# Provided data
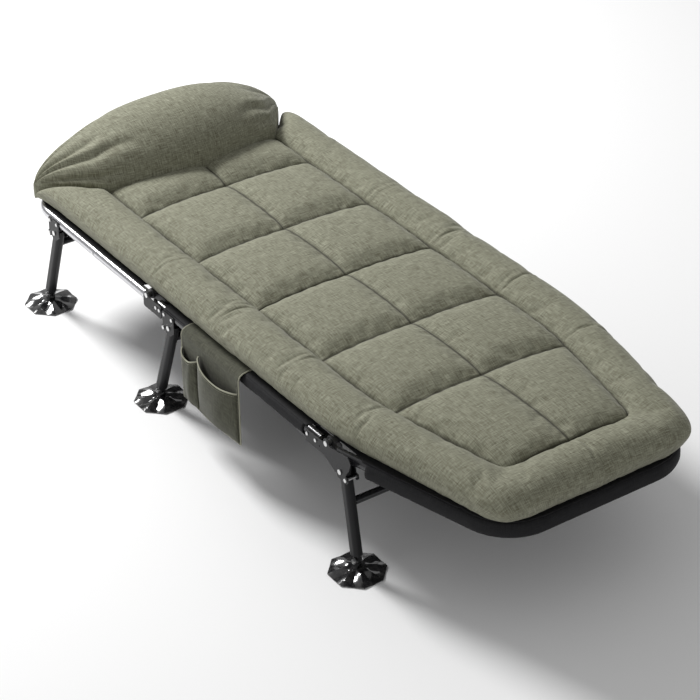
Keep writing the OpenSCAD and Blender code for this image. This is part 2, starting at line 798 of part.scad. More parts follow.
module small_pocket() {
    color([0.33, 0.33, 0.25]) pocket_shell(panel_x + 4, small_w, small_depth, mouth_h);
}

module large_pocket() {
    x0 = panel_x + 4 + small_w + 5;
    color([0.33, 0.33, 0.25]) pocket_shell(x0, panel_x + pocket_w - 4 - x0, large_depth, mouth_h);
}

// ---------- nodes ----------

on_side(1) mid_rail();  // mid_rail_left
on_side(-1) mid_rail();  // mid_rail_right
mid_cross_bars();
mid_sling();
mid_pad();
on_side(1) hinge_plates("head");  // head_hinge_plates_left
on_side(-1) hinge_plates("head");  // head_hinge_plates_right
on_side(1) hinge_plates("foot");  // foot_hinge_plates_left
on_side(-1) hinge_plates("foot");  // foot_hinge_plates_right
hinge_pins();
hinge_spacers();
ratchet_pawls();
pawl_springs();
plate_rivets();
leg_brackets(mid_leg_x);  // mid_leg_brackets
leg_pins(mid_leg_x, -1);  // mid_leg_pins
leg_pins(foot_leg_x, 1);  // foot_leg_pins
pocket_panel();
small_pocket();
large_pocket();
on_side(1) head_rail();  // head_rail_left
on_side(-1) head_rail();  // head_rail_right
head_bow();
bow_rivets();
head_sling();
head_pad();
pillow();
ratchet_tongues("head");  // head_ratchet_tongues
tongue_rivets("head");  // head_tongue_rivets
leg_brackets(head_leg_x);  // head_leg_brackets
leg_pins(head_leg_x, -1);  // head_leg_pins
on_side(1) foot_rail();  // foot_rail_left
on_side(-1) foot_rail();  // foot_rail_right
foot_bow();
foot_sling();
foot_pad();
ratchet_tongues("foot");  // foot_ratchet_tongues
tongue_rivets("foot");  // foot_tongue_rivets
on_side(1) leg(head_leg_x, -1);  // head_leg_left
on_side(-1) leg(head_leg_x, -1);  // head_leg_right
leg_bar(head_leg_x, -1, upper_bar_drop);  // head_leg_bar
on_side(1) leg(mid_leg_x, -1);  // mid_leg_left
on_side(-1) leg(mid_leg_x, -1);  // mid_leg_right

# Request
Each line must be given again exactly as written above.

# Written response
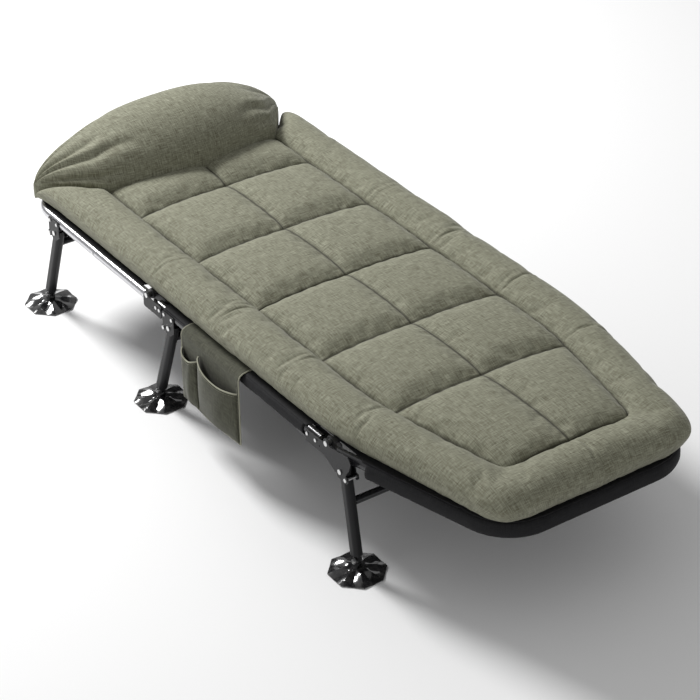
Keep writing the OpenSCAD and Blender code for this image. This is part 2, starting at line 798 of part.scad. More parts follow.
module small_pocket() {
    color([0.33, 0.33, 0.25]) pocket_shell(panel_x + 4, small_w, small_depth, mouth_h);
}

module large_pocket() {
    x0 = panel_x + 4 + small_w + 5;
    color([0.33, 0.33, 0.25]) pocket_shell(x0, panel_x + pocket_w - 4 - x0, large_depth, mouth_h);
}

// ---------- nodes ----------

on_side(1) mid_rail();  // mid_rail_left
on_side(-1) mid_rail();  // mid_rail_right
mid_cross_bars();
mid_sling();
mid_pad();
on_side(1) hinge_plates("head");  // head_hinge_plates_left
on_side(-1) hinge_plates("head");  // head_hinge_plates_right
on_side(1) hinge_plates("foot");  // foot_hinge_plates_left
on_side(-1) hinge_plates("foot");  // foot_hinge_plates_right
hinge_pins();
hinge_spacers();
ratchet_pawls();
pawl_springs();
plate_rivets();
leg_brackets(mid_leg_x);  // mid_leg_brackets
leg_pins(mid_leg_x, -1);  // mid_leg_pins
leg_pins(foot_leg_x, 1);  // foot_leg_pins
pocket_panel();
small_pocket();
large_pocket();
on_side(1) head_rail();  // head_rail_left
on_side(-1) head_rail();  // head_rail_right
head_bow();
bow_rivets();
head_sling();
head_pad();
pillow();
ratchet_tongues("head");  // head_ratchet_tongues
tongue_rivets("head");  // head_tongue_rivets
leg_brackets(head_leg_x);  // head_leg_brackets
leg_pins(head_leg_x, -1);  // head_leg_pins
on_side(1) foot_rail();  // foot_rail_left
on_side(-1) foot_rail();  // foot_rail_right
foot_bow();
foot_sling();
foot_pad();
ratchet_tongues("foot");  // foot_ratchet_tongues
tongue_rivets("foot");  // foot_tongue_rivets
on_side(1) leg(head_leg_x, -1);  // head_leg_left
on_side(-1) leg(head_leg_x, -1);  // head_leg_right
leg_bar(head_leg_x, -1, upper_bar_drop);  // head_leg_bar
on_side(1) leg(mid_leg_x, -1);  // mid_leg_left
on_side(-1) leg(mid_leg_x, -1);  // mid_leg_right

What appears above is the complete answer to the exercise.